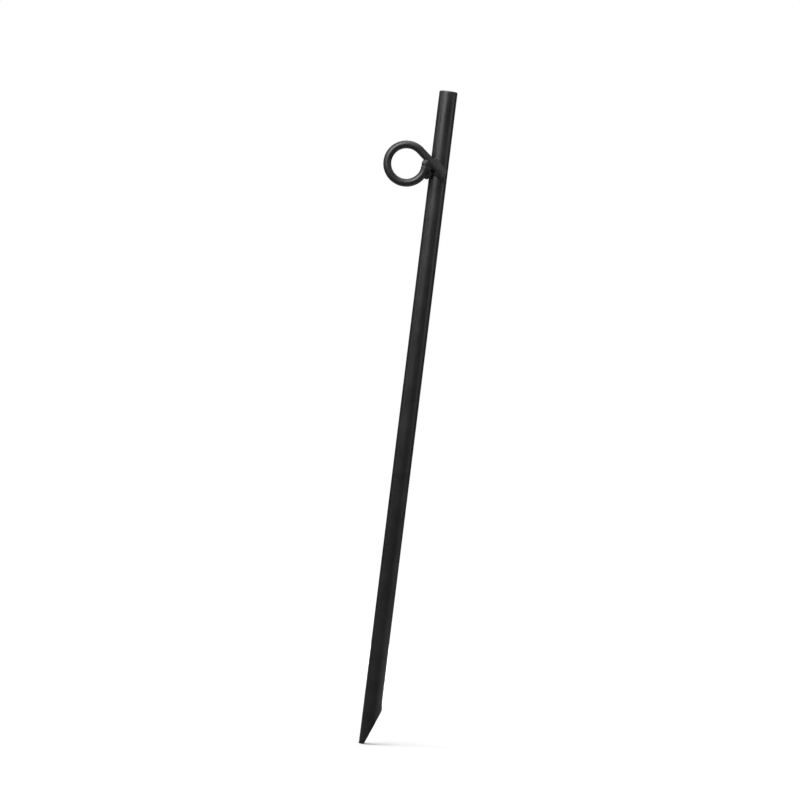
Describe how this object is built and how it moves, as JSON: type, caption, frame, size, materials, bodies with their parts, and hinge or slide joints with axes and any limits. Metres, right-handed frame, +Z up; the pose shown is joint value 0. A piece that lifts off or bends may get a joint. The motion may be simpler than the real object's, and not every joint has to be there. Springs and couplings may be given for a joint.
{
  "type": "tent stake",
  "caption": "Heavy steel ground stake: a round bar with a slanted sheared point and a bent wire eye welded across its front near the driving end.",
  "frame": {"origin": "on the bar's axis, level with the lowest point of the tip", "axes": "+Z up the bar's axis to the driving face, the eye stands out along -X, and the eye's tail crosses the bar's front, which faces -Y"},
  "size_m": [0.0453, 0.0179, 0.4572],
  "materials": {
    "bar_black": "satin black coating over steel bar",
    "wire_black": "satin black coating over steel wire",
    "weld_black": "black coating over rippled weld metal"
  },
  "bodies": {
    "root": {"stake_rod": "bar_black", "eye_ring": "wire_black", "upper_weld": "weld_black", "lower_weld": "weld_black", "corner_weld": "weld_black", "closing_weld": "weld_black"}
  },
  "joints": []
}
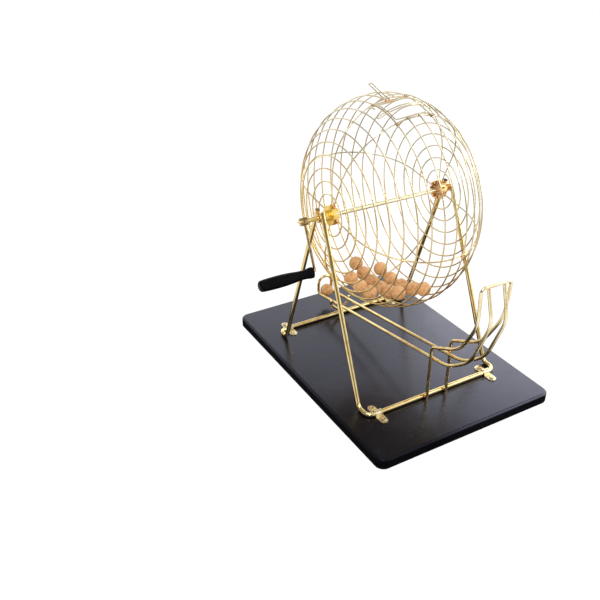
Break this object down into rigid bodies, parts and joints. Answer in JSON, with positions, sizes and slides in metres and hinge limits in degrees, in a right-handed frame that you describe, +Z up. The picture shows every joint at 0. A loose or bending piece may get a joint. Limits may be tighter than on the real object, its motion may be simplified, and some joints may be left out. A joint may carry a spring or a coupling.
{
  "type": "raffle drum",
  "caption": "Wire ball cage on an axle with a hand crank, between bent-rod stands on a board, with a wire scoop and chute that deliver one ball.",
  "frame": {"origin": "middle of the board's underside, on the table", "axes": "+X along the axle away from the crank, +Y from the scoop towards the arch at the rear, +Z up"},
  "size_m": [0.2779, 0.3281, 0.318],
  "materials": {
    "black_lacquer": "high-gloss black lacquer over wood",
    "brass_rod": "polished brass plating on drawn rod",
    "brass_wire": "polished brass plating on fine wire",
    "brass_sheet": "bright pale brass plating on sheet",
    "brass_screw": "bright pale brass plating, cross recess",
    "cast_brass": "yellow brass, satin",
    "crank_brass": "brass plating, slightly dulled",
    "black_grip": "black moulded plastic, semi-gloss",
    "ball_wood": "bare turned wood, fine grain"
  },
  "bodies": {
    "stand": {"base_board": "black_lacquer", "chute_wire": "brass_rod", "clip_screws": "brass_screw", "front_left_clip": "brass_sheet", "front_right_clip": "brass_sheet", "front_stand_rod": "brass_rod", "left_bearing": "brass_rod", "rear_chute_rest": "brass_rod", "rear_left_clip": "brass_sheet", "rear_right_clip": "brass_sheet", "rear_stand_rod": "brass_rod", "right_bearing": "brass_rod", "scoop_wire": "brass_rod"},
    "drum": {"axle": "brass_rod", "cage_meridian_1": "brass_wire", "cage_meridian_2": "brass_wire", "cage_meridian_3": "brass_wire", "cage_ring_01": "brass_wire", "cage_ring_02": "brass_wire", "cage_ring_03": "brass_wire", "cage_ring_04": "brass_wire", "cage_ring_05": "brass_wire", "cage_ring_06": "brass_wire", "cage_ring_07": "brass_wire", "cage_ring_08": "brass_wire", "cage_ring_09": "brass_wire", "cage_ring_10": "brass_wire", "cage_ring_11": "brass_wire", "cage_ring_12": "brass_wire", "cage_ring_13": "brass_wire", "cage_ring_14": "brass_wire", "cage_ring_15": "brass_wire", "cage_ring_16": "brass_wire", "cage_ring_17": "brass_wire", "cage_ring_18": "brass_wire", "cage_ring_19": "brass_wire", "cage_ring_20": "brass_wire", "cage_ring_21": "brass_wire", "cotter_pin": "crank_brass", "crank_arm": "crank_brass", "crank_collar": "crank_brass", "hatch_front_meridian": "brass_wire", "hatch_hinge_rod": "brass_wire", "hatch_rear_meridian": "brass_wire", "left_hub": "cast_brass", "right_hub": "cast_brass"},
    "grip": {"crank_grip": "black_grip"},
    "hatch": {"hatch_door_frame": "brass_wire", "hatch_finger_lever": "brass_wire", "hatch_latch_bar": "brass_wire", "hatch_sleeve": "brass_wire"},
    "ball_load": {"drum_balls": "ball_wood"},
    "chute_ball": {"chute_ball": "ball_wood"}
  },
  "joints": [
    {"name": "drum_turn", "type": "hinge", "parent": "stand", "child": "drum", "pos_m": [0, 0.0113, 0.1982], "axis": [1, 0, 0], "continuous": true},
    {"name": "grip_turn", "type": "hinge", "parent": "drum", "child": "grip", "pos_m": [-0.135, -0.0106, 0.15081], "axis": [1, 0, 0], "continuous": true},
    {"name": "hatch_swing", "type": "hinge", "parent": "drum", "child": "hatch", "pos_m": [-0.00634, 0.00873, 0.30721], "axis": [-0.9957, 0.0022, -0.0929], "range_deg": [0, 25], "stiffness_Nm_per_rad": 0.002, "springref_deg": -20.05},
    {"name": "load_swing", "type": "hinge", "parent": "stand", "child": "ball_load", "pos_m": [0, 0.0113, 0.1982], "axis": [1, 0, 0], "range_deg": [-25, 25]},
    {"name": "ball_roll", "type": "slide", "parent": "stand", "child": "chute_ball", "axis": [0, -0.9874, 0.158], "range_m": [0, 0.22]}
  ]
}
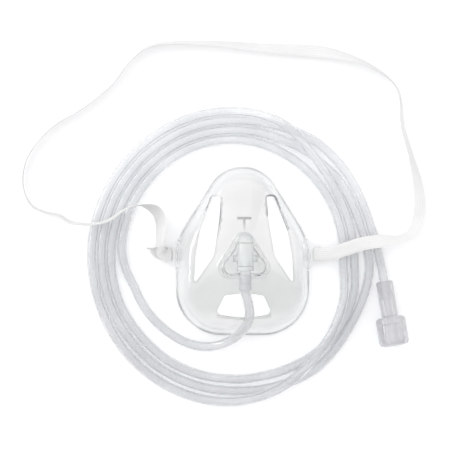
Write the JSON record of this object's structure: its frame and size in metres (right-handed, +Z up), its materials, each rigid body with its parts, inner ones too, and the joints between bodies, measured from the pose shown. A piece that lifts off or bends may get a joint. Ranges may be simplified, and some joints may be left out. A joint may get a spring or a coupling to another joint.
{
  "type": "oxygen face mask",
  "caption": "Clear open oxygen mask lying face up, with a domed nozzle, a coiled clear tube round it, a push-on end connector and a flat white elastic strap.",
  "frame": {"origin": "on the table, under the middle of the mask's outline and ears", "axes": "+Y towards the nose end of the mask, +Z up out of the mask's front, +X to the right seen from above"},
  "size_m": [0.2654, 0.2421, 0.0452],
  "materials": {
    "clear_plastic": "clear soft moulded plastic, glossy",
    "clear_diffuser": "clear moulded plastic, glossy",
    "clear_nozzle": "clear tinted moulded plastic, glossy",
    "clear_vinyl": "clear soft vinyl, glossy",
    "soft_connector": "translucent soft vinyl, satin",
    "woven_elastic": "white woven elastic"
  },
  "bodies": {
    "root": {"mask_shell": "clear_plastic", "diffuser_cup": "clear_diffuser", "diffuser_pin": "clear_diffuser", "nozzle_elbow": "clear_nozzle", "tubing_cuff": "clear_vinyl", "tubing_lead": "clear_vinyl", "tubing_coil": "clear_vinyl", "tubing_tail": "clear_vinyl", "end_connector": "soft_connector", "elastic_strap": "woven_elastic"}
  },
  "joints": []
}
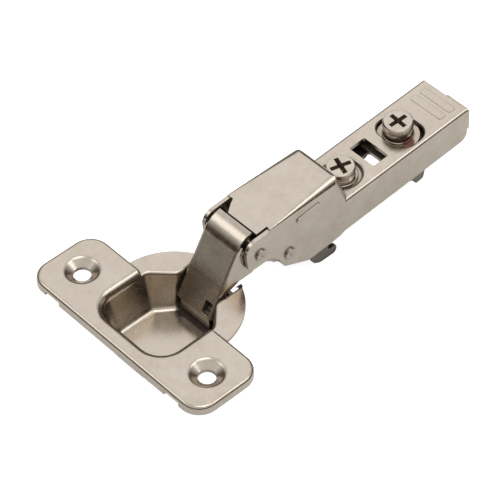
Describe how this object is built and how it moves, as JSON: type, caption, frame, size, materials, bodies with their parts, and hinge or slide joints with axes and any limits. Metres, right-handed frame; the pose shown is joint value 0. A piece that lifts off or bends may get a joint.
════════
• PROMPT:
Only lines with the word "piece" should be collected from the material.

• THE ANSWER:
Describe how this object is built and how it moves, as JSON: type, caption, frame, size, materials, bodies with their parts, and hinge or slide joints with axes and any limits. Metres, right-handed frame, +Z up; the pose shown is joint value 0. A piece that lifts off or bends may get a joint. The motion may be simpler than the real object's, and not every joint has to be there. Springs and couplings may be given for a joint.
Break this object down into rigid bodies, parts and joints. Answer in JSON, with positions, sizes and slides in metres and hinge limits in degrees, in a right-handed frame that you describe, +Z up. The picture shows every joint at 0. A loose or bending piece may get a joint. Limits may be tighter than on the real object, its motion may be simplified, and some joints may be left out. A joint may carry a spring or a coupling.
Write the JSON record of this object's structure: its frame and size in metres (right-handed, +Z up), its materials, each rigid body with its parts, inner ones too, and the joints between bodies, measured from the pose shown. A piece that lifts off or bends may get a joint. Ranges may be simplified, and some joints may be left out. A joint may get a spring or a coupling to another joint.
Describe how this object is built and how it moves, as JSON: type, caption, frame, size, materials, bodies with their parts, and hinge or slide joints with axes and any limits. Metres, right-handed frame; the pose shown is joint value 0. A piece that lifts off or bends may get a joint.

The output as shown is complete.